# THE REQUEST
Copy the data exactly from the line that contains "make_carpet(collection, pile)" through the line that contains "low, high = Vector((1e9,)", keeping both end lines and leaving out everything else.

# DATA SEGMENT
(begin)

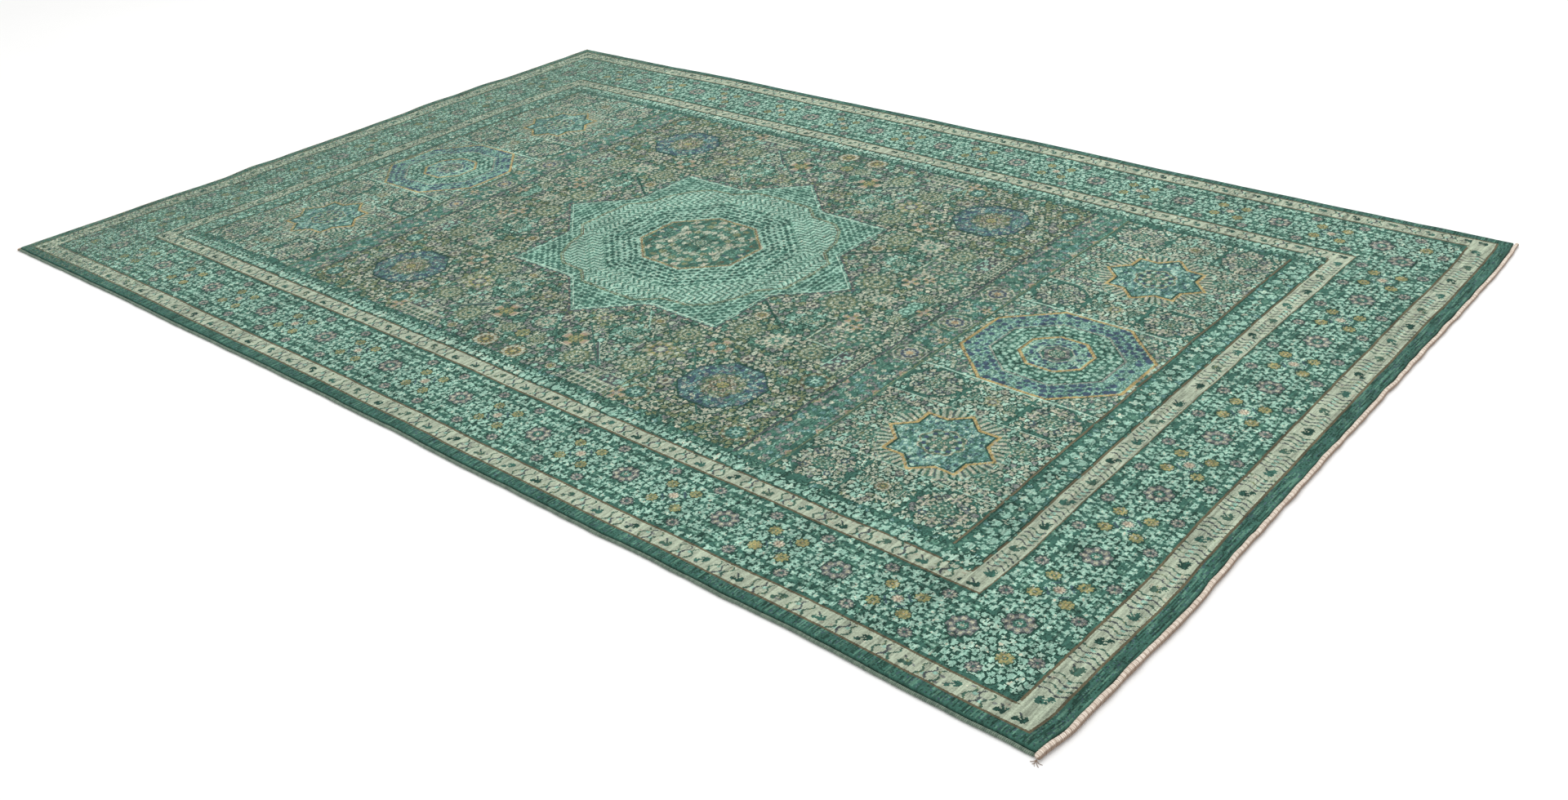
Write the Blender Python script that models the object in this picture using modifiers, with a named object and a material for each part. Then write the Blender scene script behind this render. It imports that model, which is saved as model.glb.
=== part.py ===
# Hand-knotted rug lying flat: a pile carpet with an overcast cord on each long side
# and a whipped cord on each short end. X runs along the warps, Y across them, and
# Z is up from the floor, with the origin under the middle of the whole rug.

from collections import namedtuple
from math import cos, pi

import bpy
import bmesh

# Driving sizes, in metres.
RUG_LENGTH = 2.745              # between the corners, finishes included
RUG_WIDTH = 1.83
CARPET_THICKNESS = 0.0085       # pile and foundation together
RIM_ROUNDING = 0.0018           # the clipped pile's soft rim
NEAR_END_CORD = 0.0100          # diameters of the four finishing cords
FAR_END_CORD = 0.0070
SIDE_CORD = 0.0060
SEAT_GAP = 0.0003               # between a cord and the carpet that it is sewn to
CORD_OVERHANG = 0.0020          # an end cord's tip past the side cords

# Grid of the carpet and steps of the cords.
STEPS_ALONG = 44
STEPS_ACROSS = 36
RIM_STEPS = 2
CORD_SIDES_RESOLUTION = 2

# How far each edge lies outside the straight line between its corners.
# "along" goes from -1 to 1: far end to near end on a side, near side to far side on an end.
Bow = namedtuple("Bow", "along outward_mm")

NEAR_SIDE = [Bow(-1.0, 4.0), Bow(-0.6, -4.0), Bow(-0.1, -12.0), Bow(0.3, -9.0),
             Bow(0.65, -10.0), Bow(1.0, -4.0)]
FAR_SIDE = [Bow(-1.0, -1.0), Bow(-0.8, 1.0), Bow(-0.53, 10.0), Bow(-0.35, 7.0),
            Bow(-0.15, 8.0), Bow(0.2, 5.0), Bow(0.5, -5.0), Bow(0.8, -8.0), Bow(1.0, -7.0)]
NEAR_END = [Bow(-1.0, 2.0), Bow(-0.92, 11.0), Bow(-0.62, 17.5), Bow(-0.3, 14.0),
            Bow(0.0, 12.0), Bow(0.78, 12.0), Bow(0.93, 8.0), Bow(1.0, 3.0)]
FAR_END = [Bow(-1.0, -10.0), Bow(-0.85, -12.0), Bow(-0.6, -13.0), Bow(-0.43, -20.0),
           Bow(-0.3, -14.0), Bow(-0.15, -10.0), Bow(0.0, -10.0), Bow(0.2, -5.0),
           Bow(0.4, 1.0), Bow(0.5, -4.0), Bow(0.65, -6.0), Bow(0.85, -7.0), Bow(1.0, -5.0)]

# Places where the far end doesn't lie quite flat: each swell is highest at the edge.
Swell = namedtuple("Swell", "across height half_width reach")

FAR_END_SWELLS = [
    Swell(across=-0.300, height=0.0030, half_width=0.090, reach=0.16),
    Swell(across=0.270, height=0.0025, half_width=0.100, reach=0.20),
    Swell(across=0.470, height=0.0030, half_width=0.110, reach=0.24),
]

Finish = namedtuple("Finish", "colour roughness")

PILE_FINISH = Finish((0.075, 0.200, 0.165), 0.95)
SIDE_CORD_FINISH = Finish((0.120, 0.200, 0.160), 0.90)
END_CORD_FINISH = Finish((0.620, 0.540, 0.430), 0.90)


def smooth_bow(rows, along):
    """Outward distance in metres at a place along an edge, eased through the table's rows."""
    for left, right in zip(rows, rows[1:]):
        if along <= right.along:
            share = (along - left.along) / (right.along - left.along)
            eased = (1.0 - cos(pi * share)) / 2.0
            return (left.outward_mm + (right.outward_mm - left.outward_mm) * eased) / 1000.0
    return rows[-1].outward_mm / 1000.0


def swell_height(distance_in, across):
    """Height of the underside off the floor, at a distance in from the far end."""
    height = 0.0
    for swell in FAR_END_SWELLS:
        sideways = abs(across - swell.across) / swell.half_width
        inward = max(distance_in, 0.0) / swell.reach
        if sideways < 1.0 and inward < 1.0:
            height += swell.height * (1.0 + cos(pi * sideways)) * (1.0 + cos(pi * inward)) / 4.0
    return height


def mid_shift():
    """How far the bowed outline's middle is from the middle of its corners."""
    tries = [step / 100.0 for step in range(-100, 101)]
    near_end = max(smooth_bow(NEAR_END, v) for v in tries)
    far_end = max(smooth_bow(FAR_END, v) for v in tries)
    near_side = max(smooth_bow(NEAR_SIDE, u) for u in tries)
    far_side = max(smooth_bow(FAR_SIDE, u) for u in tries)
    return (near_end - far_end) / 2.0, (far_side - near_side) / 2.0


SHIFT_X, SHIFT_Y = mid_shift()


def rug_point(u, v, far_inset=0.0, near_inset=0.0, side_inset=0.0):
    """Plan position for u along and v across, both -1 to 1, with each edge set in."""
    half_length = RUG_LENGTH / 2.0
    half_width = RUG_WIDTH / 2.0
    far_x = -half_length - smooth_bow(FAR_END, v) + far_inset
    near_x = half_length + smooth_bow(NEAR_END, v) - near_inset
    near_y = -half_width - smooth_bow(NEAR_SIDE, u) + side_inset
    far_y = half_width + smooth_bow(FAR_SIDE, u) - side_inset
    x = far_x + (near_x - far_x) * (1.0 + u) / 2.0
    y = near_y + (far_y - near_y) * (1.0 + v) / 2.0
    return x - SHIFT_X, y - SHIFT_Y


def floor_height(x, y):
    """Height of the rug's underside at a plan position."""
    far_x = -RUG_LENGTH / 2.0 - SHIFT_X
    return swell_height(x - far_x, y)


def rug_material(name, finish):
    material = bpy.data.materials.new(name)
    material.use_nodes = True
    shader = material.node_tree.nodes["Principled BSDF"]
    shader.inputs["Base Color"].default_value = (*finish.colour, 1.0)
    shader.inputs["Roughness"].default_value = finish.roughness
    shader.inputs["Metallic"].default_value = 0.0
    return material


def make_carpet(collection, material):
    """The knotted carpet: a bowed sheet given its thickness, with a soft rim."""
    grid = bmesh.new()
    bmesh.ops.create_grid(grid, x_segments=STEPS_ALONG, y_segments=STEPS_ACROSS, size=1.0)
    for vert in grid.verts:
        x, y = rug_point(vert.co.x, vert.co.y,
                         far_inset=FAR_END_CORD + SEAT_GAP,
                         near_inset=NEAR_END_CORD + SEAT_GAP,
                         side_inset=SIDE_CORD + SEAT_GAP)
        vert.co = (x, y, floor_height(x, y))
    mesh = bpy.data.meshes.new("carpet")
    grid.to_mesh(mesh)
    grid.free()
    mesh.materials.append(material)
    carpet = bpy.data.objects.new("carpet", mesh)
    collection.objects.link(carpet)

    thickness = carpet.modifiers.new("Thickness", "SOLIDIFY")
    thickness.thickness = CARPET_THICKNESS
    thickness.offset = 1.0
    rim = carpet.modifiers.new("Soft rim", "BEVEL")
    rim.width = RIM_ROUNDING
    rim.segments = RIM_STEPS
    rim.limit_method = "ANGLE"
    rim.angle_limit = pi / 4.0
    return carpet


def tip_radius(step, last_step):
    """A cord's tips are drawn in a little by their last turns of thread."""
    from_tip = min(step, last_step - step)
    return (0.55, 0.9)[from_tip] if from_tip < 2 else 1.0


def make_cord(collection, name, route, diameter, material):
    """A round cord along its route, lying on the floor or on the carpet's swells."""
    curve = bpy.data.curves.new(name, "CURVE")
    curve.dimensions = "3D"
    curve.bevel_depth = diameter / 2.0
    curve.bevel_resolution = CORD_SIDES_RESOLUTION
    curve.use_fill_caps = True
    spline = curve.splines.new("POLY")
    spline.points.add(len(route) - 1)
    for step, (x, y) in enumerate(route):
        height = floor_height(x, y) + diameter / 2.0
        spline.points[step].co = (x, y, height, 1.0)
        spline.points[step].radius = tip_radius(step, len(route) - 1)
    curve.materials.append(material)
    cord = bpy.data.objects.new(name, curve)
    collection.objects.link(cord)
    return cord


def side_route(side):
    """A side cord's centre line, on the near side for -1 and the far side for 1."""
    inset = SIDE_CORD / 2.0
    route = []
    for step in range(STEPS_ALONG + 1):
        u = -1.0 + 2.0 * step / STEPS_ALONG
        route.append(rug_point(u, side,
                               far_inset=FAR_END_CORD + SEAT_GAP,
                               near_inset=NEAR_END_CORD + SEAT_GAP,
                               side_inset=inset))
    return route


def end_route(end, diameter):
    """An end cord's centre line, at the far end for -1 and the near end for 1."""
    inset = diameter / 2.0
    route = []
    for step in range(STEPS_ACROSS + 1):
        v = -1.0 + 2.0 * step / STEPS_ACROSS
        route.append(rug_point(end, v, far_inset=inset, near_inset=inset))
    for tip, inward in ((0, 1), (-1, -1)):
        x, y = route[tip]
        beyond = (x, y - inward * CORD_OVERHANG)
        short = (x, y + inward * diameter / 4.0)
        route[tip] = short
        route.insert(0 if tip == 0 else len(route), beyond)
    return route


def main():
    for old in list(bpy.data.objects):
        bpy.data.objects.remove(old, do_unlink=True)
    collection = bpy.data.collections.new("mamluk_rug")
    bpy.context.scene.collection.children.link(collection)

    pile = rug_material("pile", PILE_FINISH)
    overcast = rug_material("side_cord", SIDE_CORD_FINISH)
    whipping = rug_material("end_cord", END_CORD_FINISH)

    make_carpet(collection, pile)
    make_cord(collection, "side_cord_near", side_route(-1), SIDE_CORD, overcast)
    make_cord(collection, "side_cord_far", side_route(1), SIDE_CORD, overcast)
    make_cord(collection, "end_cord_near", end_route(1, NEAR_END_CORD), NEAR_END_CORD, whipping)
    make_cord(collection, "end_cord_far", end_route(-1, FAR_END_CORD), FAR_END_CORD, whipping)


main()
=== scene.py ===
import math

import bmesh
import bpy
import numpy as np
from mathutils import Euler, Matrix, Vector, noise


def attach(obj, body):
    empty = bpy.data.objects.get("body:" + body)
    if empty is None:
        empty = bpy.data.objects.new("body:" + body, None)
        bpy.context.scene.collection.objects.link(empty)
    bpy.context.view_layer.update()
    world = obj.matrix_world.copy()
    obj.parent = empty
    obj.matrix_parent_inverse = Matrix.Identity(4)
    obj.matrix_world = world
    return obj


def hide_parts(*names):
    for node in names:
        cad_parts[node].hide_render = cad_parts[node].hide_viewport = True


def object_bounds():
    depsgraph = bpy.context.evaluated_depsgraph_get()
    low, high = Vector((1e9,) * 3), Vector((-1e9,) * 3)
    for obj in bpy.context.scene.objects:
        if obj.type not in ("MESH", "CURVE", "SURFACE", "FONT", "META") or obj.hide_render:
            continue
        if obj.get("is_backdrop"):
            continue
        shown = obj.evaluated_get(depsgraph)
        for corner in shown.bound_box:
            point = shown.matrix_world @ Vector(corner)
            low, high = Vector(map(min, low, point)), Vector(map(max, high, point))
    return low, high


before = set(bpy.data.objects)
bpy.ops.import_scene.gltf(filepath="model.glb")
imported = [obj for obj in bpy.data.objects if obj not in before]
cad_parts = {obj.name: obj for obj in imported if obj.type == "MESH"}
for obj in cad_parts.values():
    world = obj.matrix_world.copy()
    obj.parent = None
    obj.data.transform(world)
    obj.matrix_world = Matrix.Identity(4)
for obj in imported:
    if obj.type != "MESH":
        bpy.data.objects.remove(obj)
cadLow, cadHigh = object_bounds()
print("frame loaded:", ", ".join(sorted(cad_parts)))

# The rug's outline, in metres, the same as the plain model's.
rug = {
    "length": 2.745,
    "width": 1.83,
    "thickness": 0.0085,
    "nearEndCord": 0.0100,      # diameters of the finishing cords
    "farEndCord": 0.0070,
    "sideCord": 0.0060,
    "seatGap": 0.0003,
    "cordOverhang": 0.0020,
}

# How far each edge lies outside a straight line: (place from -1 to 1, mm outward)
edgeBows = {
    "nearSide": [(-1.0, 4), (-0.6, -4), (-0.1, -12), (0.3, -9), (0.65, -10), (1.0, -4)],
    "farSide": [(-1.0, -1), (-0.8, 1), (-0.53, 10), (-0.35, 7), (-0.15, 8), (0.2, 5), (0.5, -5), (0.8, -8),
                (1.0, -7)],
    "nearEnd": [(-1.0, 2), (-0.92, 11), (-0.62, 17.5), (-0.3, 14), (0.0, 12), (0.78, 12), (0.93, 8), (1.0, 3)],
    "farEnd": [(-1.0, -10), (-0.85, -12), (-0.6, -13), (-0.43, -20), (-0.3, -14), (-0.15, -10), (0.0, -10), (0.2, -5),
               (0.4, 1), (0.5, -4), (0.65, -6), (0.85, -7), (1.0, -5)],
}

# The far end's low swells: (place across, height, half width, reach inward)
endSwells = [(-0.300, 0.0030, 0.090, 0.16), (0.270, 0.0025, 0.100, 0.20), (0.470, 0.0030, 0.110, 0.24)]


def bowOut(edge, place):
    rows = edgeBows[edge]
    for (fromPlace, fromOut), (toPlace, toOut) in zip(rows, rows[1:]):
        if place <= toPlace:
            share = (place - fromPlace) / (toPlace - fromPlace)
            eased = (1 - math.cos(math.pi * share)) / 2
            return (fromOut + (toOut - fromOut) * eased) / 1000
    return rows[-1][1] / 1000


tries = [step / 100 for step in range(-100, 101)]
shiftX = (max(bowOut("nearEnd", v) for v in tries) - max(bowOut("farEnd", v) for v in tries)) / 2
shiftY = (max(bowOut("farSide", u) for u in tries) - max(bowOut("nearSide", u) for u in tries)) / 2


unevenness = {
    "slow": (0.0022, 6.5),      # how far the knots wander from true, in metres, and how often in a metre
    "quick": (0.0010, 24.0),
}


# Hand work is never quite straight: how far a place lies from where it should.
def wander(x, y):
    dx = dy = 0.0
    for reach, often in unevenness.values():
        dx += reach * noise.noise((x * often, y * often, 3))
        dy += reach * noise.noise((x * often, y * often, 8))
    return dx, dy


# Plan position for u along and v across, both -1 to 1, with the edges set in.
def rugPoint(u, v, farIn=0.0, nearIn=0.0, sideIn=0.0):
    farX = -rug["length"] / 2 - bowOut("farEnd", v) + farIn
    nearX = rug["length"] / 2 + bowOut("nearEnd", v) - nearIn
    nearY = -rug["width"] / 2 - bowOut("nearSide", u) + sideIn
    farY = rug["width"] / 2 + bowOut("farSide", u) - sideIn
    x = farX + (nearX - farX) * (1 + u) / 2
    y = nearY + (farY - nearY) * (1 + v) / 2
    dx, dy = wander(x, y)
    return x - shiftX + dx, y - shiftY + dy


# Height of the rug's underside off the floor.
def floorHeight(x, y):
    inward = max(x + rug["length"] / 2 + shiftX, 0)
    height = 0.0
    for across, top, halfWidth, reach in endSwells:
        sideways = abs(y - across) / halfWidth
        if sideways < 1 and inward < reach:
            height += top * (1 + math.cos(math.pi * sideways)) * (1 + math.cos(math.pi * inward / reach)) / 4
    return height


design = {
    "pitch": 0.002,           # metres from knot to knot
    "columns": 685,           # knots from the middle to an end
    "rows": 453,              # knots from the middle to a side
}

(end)

# WRITTEN SOLUTION
    make_carpet(collection, pile)
    make_cord(collection, "side_cord_near", side_route(-1), SIDE_CORD, overcast)
    make_cord(collection, "side_cord_far", side_route(1), SIDE_CORD, overcast)
    make_cord(collection, "end_cord_near", end_route(1, NEAR_END_CORD), NEAR_END_CORD, whipping)
    make_cord(collection, "end_cord_far", end_route(-1, FAR_END_CORD), FAR_END_CORD, whipping)


main()
=== scene.py ===
import math

import bmesh
import bpy
import numpy as np
from mathutils import Euler, Matrix, Vector, noise


def attach(obj, body):
    empty = bpy.data.objects.get("body:" + body)
    if empty is None:
        empty = bpy.data.objects.new("body:" + body, None)
        bpy.context.scene.collection.objects.link(empty)
    bpy.context.view_layer.update()
    world = obj.matrix_world.copy()
    obj.parent = empty
    obj.matrix_parent_inverse = Matrix.Identity(4)
    obj.matrix_world = world
    return obj


def hide_parts(*names):
    for node in names:
        cad_parts[node].hide_render = cad_parts[node].hide_viewport = True


def object_bounds():
    depsgraph = bpy.context.evaluated_depsgraph_get()
    low, high = Vector((1e9,) * 3), Vector((-1e9,) * 3)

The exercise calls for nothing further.